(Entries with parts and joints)
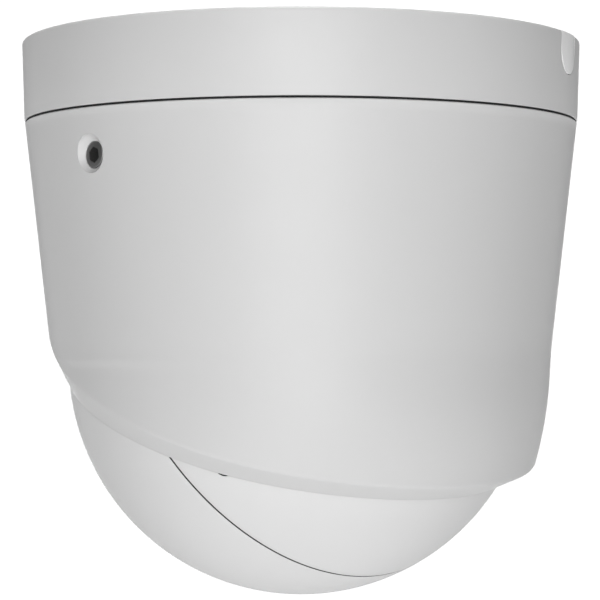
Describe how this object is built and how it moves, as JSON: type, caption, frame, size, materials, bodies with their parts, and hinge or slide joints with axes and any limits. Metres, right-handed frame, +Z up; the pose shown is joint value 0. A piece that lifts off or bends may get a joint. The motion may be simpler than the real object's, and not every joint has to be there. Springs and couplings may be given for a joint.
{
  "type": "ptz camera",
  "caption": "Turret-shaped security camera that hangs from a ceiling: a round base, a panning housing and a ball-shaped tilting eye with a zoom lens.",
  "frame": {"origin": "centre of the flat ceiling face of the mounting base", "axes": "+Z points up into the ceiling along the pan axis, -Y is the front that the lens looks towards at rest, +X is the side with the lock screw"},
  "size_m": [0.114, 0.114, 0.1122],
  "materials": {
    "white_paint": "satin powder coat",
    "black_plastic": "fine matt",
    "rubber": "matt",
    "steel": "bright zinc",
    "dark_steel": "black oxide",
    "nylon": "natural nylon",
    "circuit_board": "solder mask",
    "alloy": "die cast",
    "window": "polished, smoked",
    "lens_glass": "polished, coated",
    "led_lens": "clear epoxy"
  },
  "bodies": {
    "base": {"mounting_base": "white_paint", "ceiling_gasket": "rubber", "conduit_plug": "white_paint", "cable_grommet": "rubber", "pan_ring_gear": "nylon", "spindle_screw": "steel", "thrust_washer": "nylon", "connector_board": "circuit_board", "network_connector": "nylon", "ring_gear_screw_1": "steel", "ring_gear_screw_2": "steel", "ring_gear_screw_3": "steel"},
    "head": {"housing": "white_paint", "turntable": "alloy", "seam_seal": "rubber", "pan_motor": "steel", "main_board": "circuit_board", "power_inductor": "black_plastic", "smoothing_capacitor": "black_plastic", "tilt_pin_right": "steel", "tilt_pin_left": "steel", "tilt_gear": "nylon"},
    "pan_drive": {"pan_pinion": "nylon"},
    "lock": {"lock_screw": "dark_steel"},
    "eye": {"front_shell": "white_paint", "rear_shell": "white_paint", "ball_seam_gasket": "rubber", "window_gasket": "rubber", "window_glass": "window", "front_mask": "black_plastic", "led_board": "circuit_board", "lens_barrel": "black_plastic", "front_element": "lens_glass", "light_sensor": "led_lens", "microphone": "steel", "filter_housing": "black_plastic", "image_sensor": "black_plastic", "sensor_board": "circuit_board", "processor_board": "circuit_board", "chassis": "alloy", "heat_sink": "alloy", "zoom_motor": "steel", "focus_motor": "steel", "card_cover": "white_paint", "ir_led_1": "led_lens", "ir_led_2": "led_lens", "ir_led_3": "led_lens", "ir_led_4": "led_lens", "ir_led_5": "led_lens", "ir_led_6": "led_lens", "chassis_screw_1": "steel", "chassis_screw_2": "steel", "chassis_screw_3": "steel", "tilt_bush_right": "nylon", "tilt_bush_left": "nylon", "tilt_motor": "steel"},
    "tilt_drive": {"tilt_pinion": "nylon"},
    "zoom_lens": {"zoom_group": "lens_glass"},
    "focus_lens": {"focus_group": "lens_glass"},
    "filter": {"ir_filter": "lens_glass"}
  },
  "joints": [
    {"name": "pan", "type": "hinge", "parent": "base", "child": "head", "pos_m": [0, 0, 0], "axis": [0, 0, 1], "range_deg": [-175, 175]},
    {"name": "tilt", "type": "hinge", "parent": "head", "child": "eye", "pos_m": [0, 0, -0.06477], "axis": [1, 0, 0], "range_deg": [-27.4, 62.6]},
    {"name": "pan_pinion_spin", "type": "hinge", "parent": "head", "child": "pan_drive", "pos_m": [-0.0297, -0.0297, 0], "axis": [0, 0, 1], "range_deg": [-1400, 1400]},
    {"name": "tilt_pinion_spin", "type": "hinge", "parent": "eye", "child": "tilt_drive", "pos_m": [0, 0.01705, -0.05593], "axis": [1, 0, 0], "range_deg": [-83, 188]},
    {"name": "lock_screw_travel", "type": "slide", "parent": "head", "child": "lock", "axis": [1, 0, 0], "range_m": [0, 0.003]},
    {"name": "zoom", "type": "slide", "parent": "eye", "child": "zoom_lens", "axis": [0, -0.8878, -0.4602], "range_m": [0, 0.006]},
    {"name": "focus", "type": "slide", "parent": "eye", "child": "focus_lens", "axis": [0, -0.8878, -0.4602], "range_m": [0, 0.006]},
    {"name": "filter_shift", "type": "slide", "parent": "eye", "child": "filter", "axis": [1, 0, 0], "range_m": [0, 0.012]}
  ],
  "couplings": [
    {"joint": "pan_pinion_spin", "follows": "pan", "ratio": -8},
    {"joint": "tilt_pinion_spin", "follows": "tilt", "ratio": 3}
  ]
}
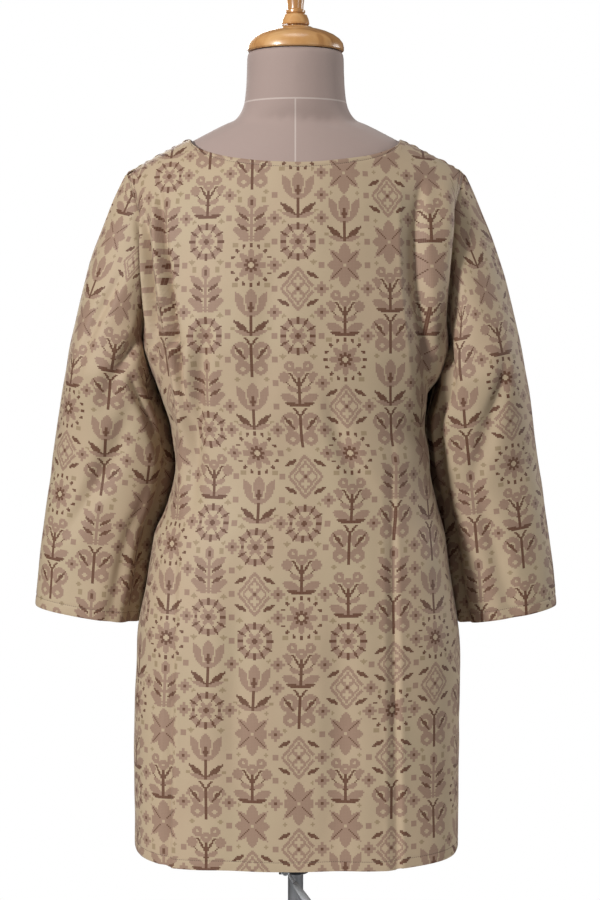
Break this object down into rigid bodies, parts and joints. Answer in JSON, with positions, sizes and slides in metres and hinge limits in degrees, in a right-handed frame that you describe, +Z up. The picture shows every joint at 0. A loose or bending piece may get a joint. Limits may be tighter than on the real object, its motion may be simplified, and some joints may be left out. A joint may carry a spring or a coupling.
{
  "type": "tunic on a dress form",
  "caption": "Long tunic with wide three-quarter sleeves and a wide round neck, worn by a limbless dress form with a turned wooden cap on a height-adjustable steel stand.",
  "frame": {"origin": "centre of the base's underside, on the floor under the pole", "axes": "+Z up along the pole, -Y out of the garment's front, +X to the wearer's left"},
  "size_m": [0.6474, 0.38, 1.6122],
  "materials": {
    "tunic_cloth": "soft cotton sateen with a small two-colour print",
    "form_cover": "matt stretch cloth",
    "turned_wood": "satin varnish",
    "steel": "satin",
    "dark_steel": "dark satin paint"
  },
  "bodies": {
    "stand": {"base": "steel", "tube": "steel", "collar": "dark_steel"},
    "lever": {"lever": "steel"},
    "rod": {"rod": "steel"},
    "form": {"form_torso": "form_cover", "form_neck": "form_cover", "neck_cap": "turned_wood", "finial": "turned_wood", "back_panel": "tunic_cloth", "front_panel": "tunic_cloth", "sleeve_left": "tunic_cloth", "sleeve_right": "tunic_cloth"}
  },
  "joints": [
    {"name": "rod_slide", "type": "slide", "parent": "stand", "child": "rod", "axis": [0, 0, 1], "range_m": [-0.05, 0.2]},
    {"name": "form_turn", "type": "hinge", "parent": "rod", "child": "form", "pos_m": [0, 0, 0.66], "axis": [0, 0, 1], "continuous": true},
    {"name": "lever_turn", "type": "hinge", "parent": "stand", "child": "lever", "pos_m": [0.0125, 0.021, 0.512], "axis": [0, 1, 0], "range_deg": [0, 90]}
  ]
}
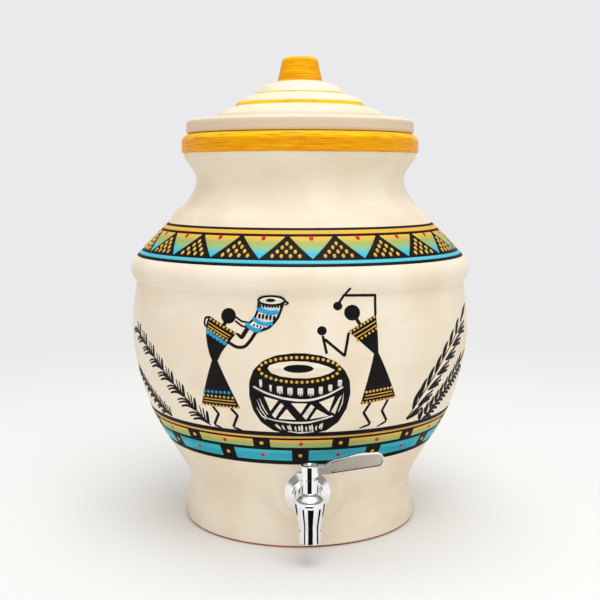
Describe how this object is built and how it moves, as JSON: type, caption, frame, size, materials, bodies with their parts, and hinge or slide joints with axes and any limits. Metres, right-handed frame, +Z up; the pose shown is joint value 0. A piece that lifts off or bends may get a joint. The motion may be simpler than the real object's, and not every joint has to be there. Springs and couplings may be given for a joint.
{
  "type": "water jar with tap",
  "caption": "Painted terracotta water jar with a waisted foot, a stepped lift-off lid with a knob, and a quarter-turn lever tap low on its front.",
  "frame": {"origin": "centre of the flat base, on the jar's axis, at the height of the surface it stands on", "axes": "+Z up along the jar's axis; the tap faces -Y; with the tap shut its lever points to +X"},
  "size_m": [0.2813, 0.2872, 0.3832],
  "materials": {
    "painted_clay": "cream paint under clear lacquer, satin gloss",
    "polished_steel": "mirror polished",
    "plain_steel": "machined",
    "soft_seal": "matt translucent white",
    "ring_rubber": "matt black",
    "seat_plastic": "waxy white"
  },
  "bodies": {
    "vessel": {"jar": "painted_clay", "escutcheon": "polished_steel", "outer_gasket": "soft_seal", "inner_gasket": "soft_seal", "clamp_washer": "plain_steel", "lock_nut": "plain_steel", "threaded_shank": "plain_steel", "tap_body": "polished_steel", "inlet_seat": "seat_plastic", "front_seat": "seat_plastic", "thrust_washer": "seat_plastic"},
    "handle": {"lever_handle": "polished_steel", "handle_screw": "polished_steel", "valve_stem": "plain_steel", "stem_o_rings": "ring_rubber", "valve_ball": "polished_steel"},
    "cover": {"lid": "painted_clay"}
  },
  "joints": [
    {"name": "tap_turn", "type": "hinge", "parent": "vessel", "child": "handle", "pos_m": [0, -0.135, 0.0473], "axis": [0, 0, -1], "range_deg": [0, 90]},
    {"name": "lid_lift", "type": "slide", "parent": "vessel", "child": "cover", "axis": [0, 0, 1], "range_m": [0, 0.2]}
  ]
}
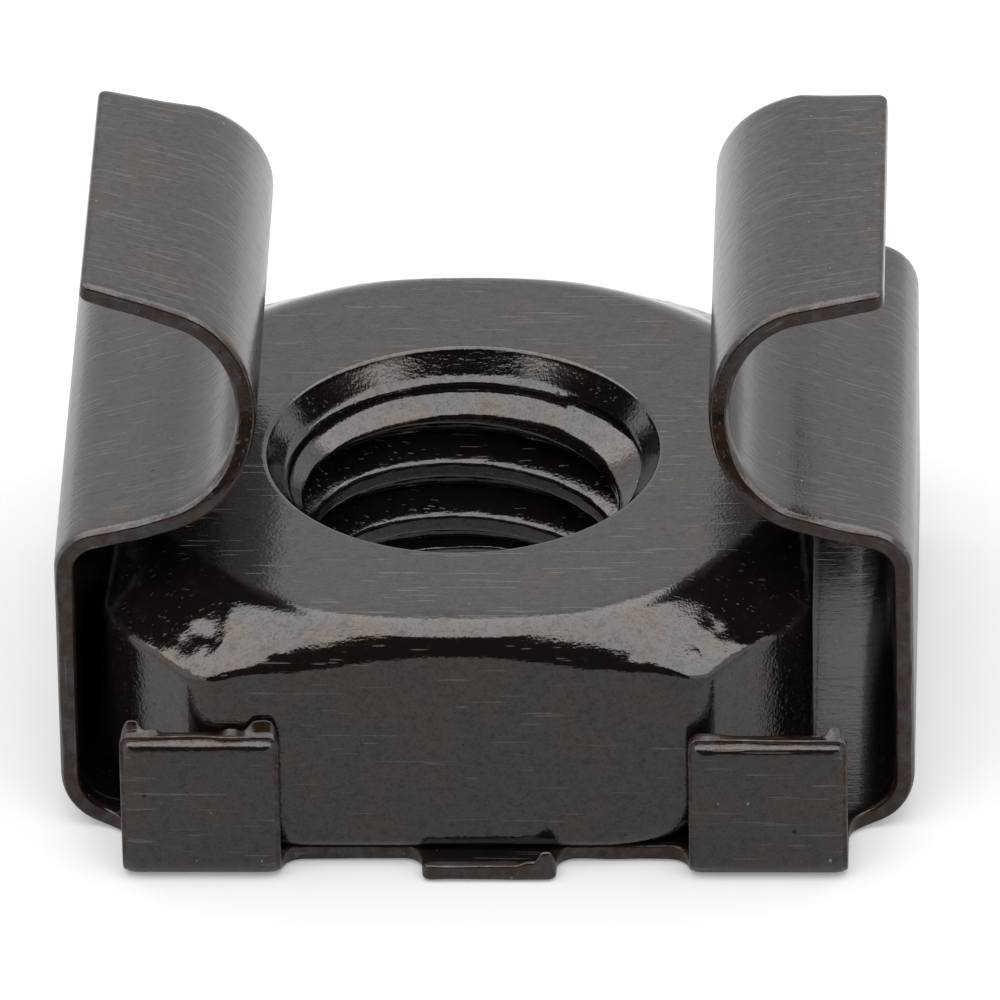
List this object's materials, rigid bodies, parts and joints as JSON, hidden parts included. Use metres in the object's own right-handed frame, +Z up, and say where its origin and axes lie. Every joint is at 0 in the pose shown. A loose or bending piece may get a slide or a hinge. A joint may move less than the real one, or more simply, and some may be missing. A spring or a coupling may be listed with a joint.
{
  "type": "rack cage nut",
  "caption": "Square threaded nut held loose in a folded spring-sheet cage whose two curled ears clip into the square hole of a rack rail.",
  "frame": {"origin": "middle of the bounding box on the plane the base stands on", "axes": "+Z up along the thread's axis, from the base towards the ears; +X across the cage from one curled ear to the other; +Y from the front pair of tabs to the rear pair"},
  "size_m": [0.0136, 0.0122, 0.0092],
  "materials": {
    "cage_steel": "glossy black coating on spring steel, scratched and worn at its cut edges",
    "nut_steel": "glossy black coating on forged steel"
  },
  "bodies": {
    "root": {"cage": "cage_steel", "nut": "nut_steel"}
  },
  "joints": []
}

[Direction]: Reproduce exactly the lines from the one with "List this object's" through the end of the entries above, both ends included.

[Complete response]:
List this object's materials, rigid bodies, parts and joints as JSON, hidden parts included. Use metres in the object's own right-handed frame, +Z up, and say where its origin and axes lie. Every joint is at 0 in the pose shown. A loose or bending piece may get a slide or a hinge. A joint may move less than the real one, or more simply, and some may be missing. A spring or a coupling may be listed with a joint.
{
  "type": "rack cage nut",
  "caption": "Square threaded nut held loose in a folded spring-sheet cage whose two curled ears clip into the square hole of a rack rail.",
  "frame": {"origin": "middle of the bounding box on the plane the base stands on", "axes": "+Z up along the thread's axis, from the base towards the ears; +X across the cage from one curled ear to the other; +Y from the front pair of tabs to the rear pair"},
  "size_m": [0.0136, 0.0122, 0.0092],
  "materials": {
    "cage_steel": "glossy black coating on spring steel, scratched and worn at its cut edges",
    "nut_steel": "glossy black coating on forged steel"
  },
  "bodies": {
    "root": {"cage": "cage_steel", "nut": "nut_steel"}
  },
  "joints": []
}